First of all, in order to use Yelp API, you have to sign up as a developer.
Yelp Developer Website: https://www.yelp.com/developers/
If you become a member for Yelp, you will receive your Client ID and Clienct Secret, this can be found in “My App” tap
To use Yelp API, we need to have Authentication with Client ID and Client Secret, then you will get a token for API access.
To get an access token, you have to request a POST call. There are various ways to do this but I am using a tool which is called ‘Postman’ Definitely you can do with ‘curl’ or ‘wget’ in Linux environment but this is easier to request POSTs and GETs. Also Yelp recommends to use this!
Get Postman! -> https://www.getpostman.com/
You can get the postman with the link above.
Let’s get the access token!
What we need is URL and parameters to request a POST
If you read the document page in Yelp Fusion, it will give you an url for the access token(https://api.yelp.com/oauth2/token). There are three types of arguments, grant_type, client_id, client_secret but, for the grant_type, only client_credentials is supported. Now we have everything to request the access token. You can simply put information you have now.
Now you have the access-token and token_type! Let’s get Yelp data with this!
I am using Search API(https://www.yelp.com/developers/documentation/v3/business_search)
There are many options that you can choose but this time, I am going to get the restaurant data by review count. So what I need now is ‘location’ and ‘sort_by’ parameters. Obviously, you will be able to give more options according to parameter lists. But then, last time, when I scraped Instagram photos, the point of it was to get photos as many as possible so that I pick the search parameter by review count. More review count can mean more users so I can expect more pictures with these location tags.
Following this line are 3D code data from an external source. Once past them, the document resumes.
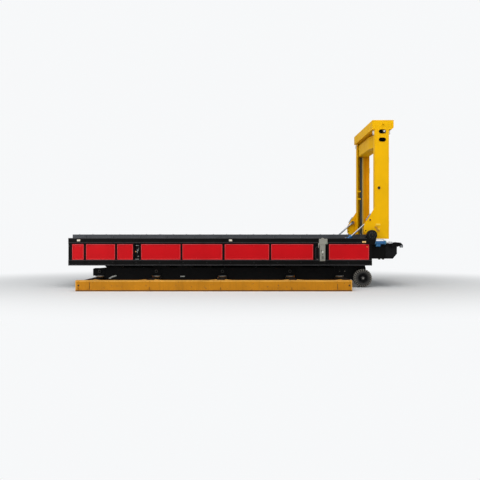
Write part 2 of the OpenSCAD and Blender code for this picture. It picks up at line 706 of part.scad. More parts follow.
module guide_rollers() {
    color([0.9, 0.9, 0.88]) mirror_y() for (xa = [column_x0 - 34, column_x0 + column_x])
        block([xa, -gate_y + 40, cap_z0 - 140], [xa + 34, -gate_y + 110, cap_z0 - 20]);
}

module tilt_brackets() {
    foot_z = cross_z1 + 14;
    ear_y = tilt_barrel_r + 14;
    color([0.1, 0.1, 0.1]) mirror_y() union() {
        block([tilt_base_x - 80, -tilt_y - ear_y - 14, cross_z1], [tilt_base_x + 80, -tilt_y + ear_y + 14, foot_z]);
        for (s = [-1, 1]) side_plate(-tilt_y + s * ear_y - 8, -tilt_y + s * ear_y + 8,
            [[tilt_base_x - 60, foot_z], [tilt_base_x + 60, foot_z], [tilt_base_x + 45, tilt_base_z + 40],
             [tilt_base_x - 45, tilt_base_z + 40]]);
        bar_y(tilt_base_x, tilt_base_z, -tilt_y - ear_y - 14, -tilt_y + ear_y + 14, tilt_pin_r);
    }
}

// Places a child that lies along +X on the tilt cylinder's line
module on_tilt_line() {
    translate([tilt_base_x, -tilt_y, tilt_base_z]) rotate([0, -tilt_angle, 0]) children();
}

module tilt_barrels() {
    color([0.14, 0.39, 0.59]) mirror_y() on_tilt_line() difference() {
        union() {
            translate([40, 0, 0]) rotate([0, 90, 0]) cylinder(r = tilt_barrel_r, h = tilt_barrel_l);
            translate([tilt_barrel_l - 15, 0, 0]) rotate([0, 90, 0]) cylinder(r = tilt_barrel_r + 6, h = 50);
            for (u = [95, tilt_barrel_l - 60]) translate([u, 0, 30]) cylinder(r = 13, h = 34);
            rotate([90, 0, 0]) translate([0, 0, -tilt_barrel_r - 4]) cylinder(r = 44, h = 2 * tilt_barrel_r + 8);
        }
        rotate([90, 0, 0]) translate([0, 0, -60]) cylinder(r = tilt_pin_r + run_gap, h = 120);
        translate([70, 0, 0]) rotate([0, 90, 0]) cylinder(r = tilt_rod_r + run_gap, h = tilt_barrel_l);
    }
}

// Rods end in an eye that lies beside the boss of the gusset
module tilt_rods() {
    color([0.86, 0.86, 0.87]) mirror_y() on_tilt_line() union() {
        translate([600, 0, 0]) rotate([0, 90, 0]) cylinder(r = tilt_rod_r, h = tilt_pin_l - 600);
        translate([tilt_pin_l, 0, 0]) rotate([90, 0, 0]) {
            translate([0, 0, -tilt_eye_w / 2]) cylinder(r = tilt_eye_r, h = tilt_eye_w);
            translate([0, 0, -tilt_eye_w / 2 - 10]) cylinder(r = tilt_pin_r, h = 10);
        }
    }
}

floor_side_beams();
floor_cross_beams();
foot_plates();
foot_blocks();
chassis_rails();
rail_lugs();
rail_skirts();
chassis_cross_tubes();
hanger_blocks();
spacer_posts();
axle_beam();
tyre_near();
tyre_far();
hub_near();
hub_far();
upper_side_rails();
lower_side_rails();
bed_posts();
end_frames();
bed_stringers();
bed_cross_members();
deck_uprights();
deck_plate();
side_covers();
carrying_belt();
drive_drum();
tail_drum();
drum_bearings();
return_rollers();
side_guides();
panels_near();
panels_far();
valve_bank();
control_box();
control_hoses();
marker_lamps();
pivot_brackets();
pivot_pins();
nose_box();
dock_brackets();
dock_hooks();
dock_barrels();
dock_rods();
gate_column_near();
gate_column_far();
column_guides();
gate_cap_beam();
gate_header_beam();
guide_rollers();
tilt_eye_pins();
tilt_brackets();
tilt_barrels();
tilt_rods();
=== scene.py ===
# %% [markdown]
# # A container loading platform, dressed for a studio picture
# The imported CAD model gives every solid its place. This script keeps those solids where their shape is right,
# gives each a material, and adds the smaller things that a maker would bolt, weld or clip on afterwards.
# All lengths are metres: +X runs along the bed to the gate, +Y goes away from the camera, +Z is up.

import json

import bmesh
import bpy
import numpy as np
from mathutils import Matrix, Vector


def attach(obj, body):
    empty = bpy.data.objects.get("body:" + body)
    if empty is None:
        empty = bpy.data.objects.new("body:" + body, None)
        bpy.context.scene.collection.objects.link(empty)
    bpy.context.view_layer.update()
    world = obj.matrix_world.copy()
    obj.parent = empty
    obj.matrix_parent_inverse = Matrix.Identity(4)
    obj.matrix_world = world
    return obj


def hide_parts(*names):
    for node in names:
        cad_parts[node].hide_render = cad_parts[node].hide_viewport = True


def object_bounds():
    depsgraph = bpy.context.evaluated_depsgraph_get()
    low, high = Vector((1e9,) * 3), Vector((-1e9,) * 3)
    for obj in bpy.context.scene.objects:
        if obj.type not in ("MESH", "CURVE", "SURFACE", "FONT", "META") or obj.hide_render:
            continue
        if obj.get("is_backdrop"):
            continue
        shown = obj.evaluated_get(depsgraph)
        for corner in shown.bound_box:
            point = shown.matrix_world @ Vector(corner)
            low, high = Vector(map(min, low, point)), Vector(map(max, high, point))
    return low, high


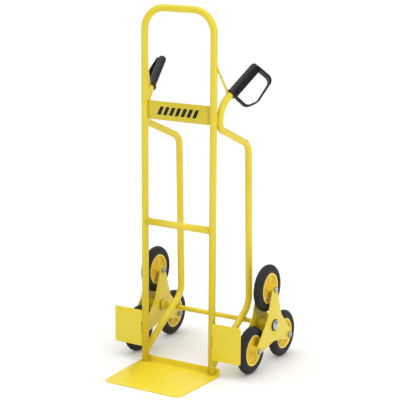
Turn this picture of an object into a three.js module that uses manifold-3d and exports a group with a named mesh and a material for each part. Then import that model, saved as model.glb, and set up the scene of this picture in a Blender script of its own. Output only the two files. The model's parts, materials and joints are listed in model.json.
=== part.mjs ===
// Stair-climbing hand truck: a bent-tube hoop frame on a steel toe plate, with two side tubes that
// carry guarded hand grips, and an axle with a three-wheeled star turning freely at each end.
//
// Units are millimetres. +Z is up, +X is the truck's width, and -Y is the side of the toe plate.
// The origin lies on the underside of the toe plate, midway between the uprights' centre lines.

import * as THREE from 'three';
import { mergeVertices } from 'three/addons/utils/BufferGeometryUtils.js';
import Module from 'manifold-3d';

const wasm = await Module();
wasm.setup();

// ------------------------------------------------------------------ driving dimensions

const GAP = 0.3;                 // clearance between pieces that touch or are welded
const TUBE_RADIUS = 11;
const TUBE_WALL = 1.5;
const TUBE_SIDES = 14;
const BEND_STEPS = 5;            // straight facets in one tube bend

const HOOP_HALF_WIDTH = 123;     // upright centre line from the middle of the truck
const HOOP_HEIGHT = 1150;
const HOOP_BEND = 70;
const CROSS_TUBE_HEIGHT = 469;

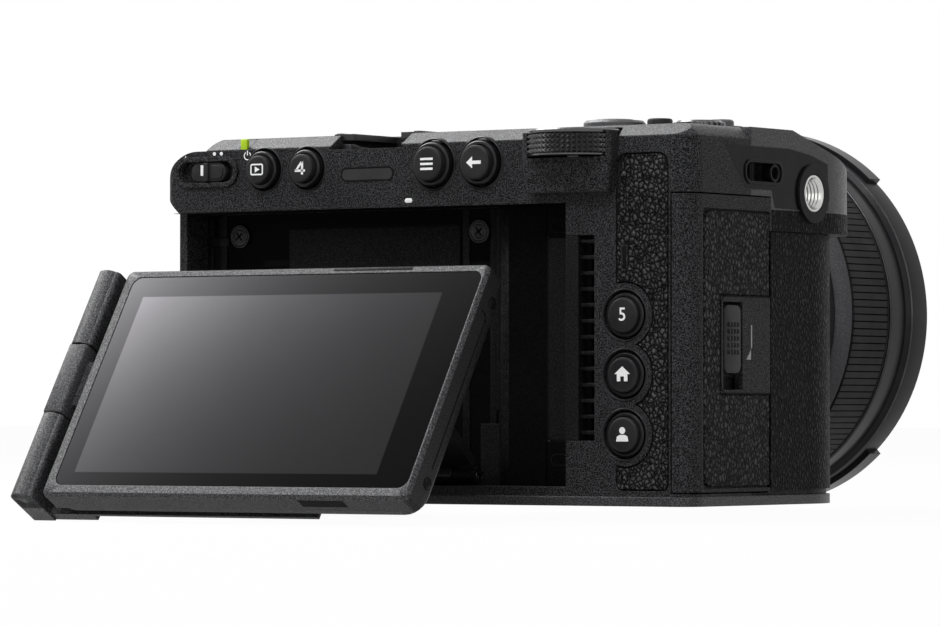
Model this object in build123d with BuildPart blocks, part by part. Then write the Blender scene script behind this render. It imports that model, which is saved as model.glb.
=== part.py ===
from build123d import *
import os
from math import cos, pi, radians, sin, tan

os.makedirs("parts", exist_ok=True)

# Frame: millimetres, origin at the mouth of the tripod socket under the lens axis.
# +X is the viewer's right behind the camera, +Y points along the lens, +Z is up.

# Body
body_left = -57.0
body_right = 79.0
rear_y = -33.0
front_y = 25.0
seam_y = -9.0
base_thick = 2.0
band_z = 76.4
band_depth = 4.0
deck_z = 79.0
right_top_r = 3.5
wall = 1.8
roof_thick = 3.2
left_corner_r = 3.0
right_corner_r = 5.0
left_top_r = 9.0
deck_left = -45.5
deck_left_r = 2.2
gap = 0.3
shaft_gap = 0.05
skin = 0.8
leather_left = 61.0
leather_low_z = 3.2
leather_high_z = 73.0
leather_button_r = 6.6
leather_corner_r = 2.6
leather_low_corner_r = 1.5
leather_waist_x = 64.0
leather_waist = (8.8, 46.0)
strip_wall = 4.4
strip_inner_right = 36.0

# Grip and its head
grip_left = 44.0
grip_front_y = 40.7
grip_corner_r = 24.0
head_front_y = 49.5
head_corner_r = 26.0
grip_inner_r = 7.0
head_z = 57.5
head_slope = 15.0
head_slope_y = 8.0
chin_rise = 4.8
chin_run = 8.8
head_wall = 8.0
head_nose = 19.5
head_roof = 9.0
cover_thick = 1.4

# Screen recess behind the body
strip_z = 63.0
strip_corner = (4.0, 3.7)
ledge_z = 3.9
recess_left = -55.0
ridge_x = 48.6
ridge_width = 3.1
shelf_depth = 8.6
pocket_depth = 13.5
pocket_right = 26.0
left_wall_depth = 5.6
channel_width = 4.0
channel_depth = 3.4
vent_left = 38.3
vent_low_z = 13.5
vent_high_z = 56.2
vent_slot = (2.7, 2.3)
vent_count = 12
vent_pitch = 3.31
vent_seam = 0.12
vent_first_z = 16.9

# Round buttons on the strip and beside the leather: place, radius and how far each stands out
strip_button_z = 71.9
strip_button_stand = 2.8
small_button_r = 3.05
large_button_r = 3.7
side_button_x = 63.2
side_button_r = 3.65
side_button_stand = 1.0
buttons = {
    "playback_button": (-29.6, strip_button_z, small_button_r, strip_button_stand),
    "four_button": (-18.0, strip_button_z, small_button_r, strip_button_stand),
    "menu_button": (15.2, strip_button_z, large_button_r, strip_button_stand),
    "back_button": (27.3, strip_button_z, large_button_r, strip_button_stand),
    "five_button": (side_button_x, 39.5, side_button_r, side_button_stand),
    "home_button": (side_button_x, 27.2, side_button_r, side_button_stand),
    "user_button": (side_button_x, 14.8, side_button_r, side_button_stand),
}
well_margin = 1.5
well_depth = 2.0
stem_r = 1.6
stem_length = 4.2
button_travel = 0.8
cap_chamfer = 0.4

# Power slider, indicator and lamp
switch_x = -45.1
switch_z = 71.8
switch_length = 14.4
switch_height = 4.9
switch_depth = 1.6
slider_x = -44.6
slider_length = 9.4
slider_stand = 0.6
slider_ridge = (1.9, 3.8, 0.4)
indicator_x = -2.3
indicator_z = 70.3
indicator_length = 13.3
indicator_height = 2.5
indicator_thick = 1.0
lamp_x = -35.4
lamp_width = 2.7

# Rear dial
dial_x = 51.1
dial_depth = -0.1
dial_r = 9.6
dial_low_z = 72.6
dial_high_z = 78.1
dial_shaft_r = 2.0
dial_shaft_length = 6.0
dial_ridges = 60
dial_ridge_width = 0.6
dial_tooth = 0.35
housing_left = 39.6
housing_right = 61.6
housing_stand = 3.8
housing_corner_r = 1.6
housing_low_z = 65.0
housing_waist_z = 71.0
housing_high_z = 77.6
housing_taper = 9.0
housing_root = 3.0

# Screen linkage, seen from the side: distance ahead of the rear plane and height
arm_axis_depth = 11.0
arm_axis_z = 6.0
arm_lean = 49.4
arm_length = 45.1
screen_tilt = 32.1
screen_left = -45.8
screen_right = 48.0
screen_height = 56.2
screen_thick = 8.0
bezel_corner_r = 2.0
cradle_axis_up = 45.9
cradle_axis_in = 10.8
knuckle_r = 1.8
pin_r = 0.8
arm_left = -36.0
arm_right = 19.0
hinge_end = 5.7
arm_thick = 2.0
cradle_right = 21.0
cradle_thick = 2.3
cradle_low = 3.3
cradle_high = 50.0
cradle_lip = 0.7
cradle_foot = 0.3
arm_clear = 3.0
bracket_high_z = 17.0
hinge_strip_thick = 0.4
barrel_x = -51.6
barrel_in = 2.6
barrel_r = 2.9
barrel_low = 20.5
barrel_high = 37.5
barrel_pin = 5.0
glass_width = 90.0
glass_height = 51.6
glass_x = 1.9
glass_up = 28.4
glass_thick = 1.0
glass_sink = 0.1
notch_x = 26.0
notch_width = 11.5
glass_corner_r = 2.2
panel_width = 78.5
panel_height = 44.6
panel_x = -0.2
panel_up = 27.5
panel_thick = 1.6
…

As shown above, you have to add Authorization. Value will be ‘token_type + space + access_token.’ Then you need to give parameter separately. I just added location as ‘santa monica’ but you still add location with latitude and longitude if you can’t specify a certain location.
If you send this GET request, you will receive the yelp results as JSON file.
I converted this JSON file to CSV to scrape the Instagram photo but you don’t have to. you can just immediately read JSON file and send the instagram-scraper queries with the name of business and its address.
I hope this helps! I will come back next time with more fun stuffs!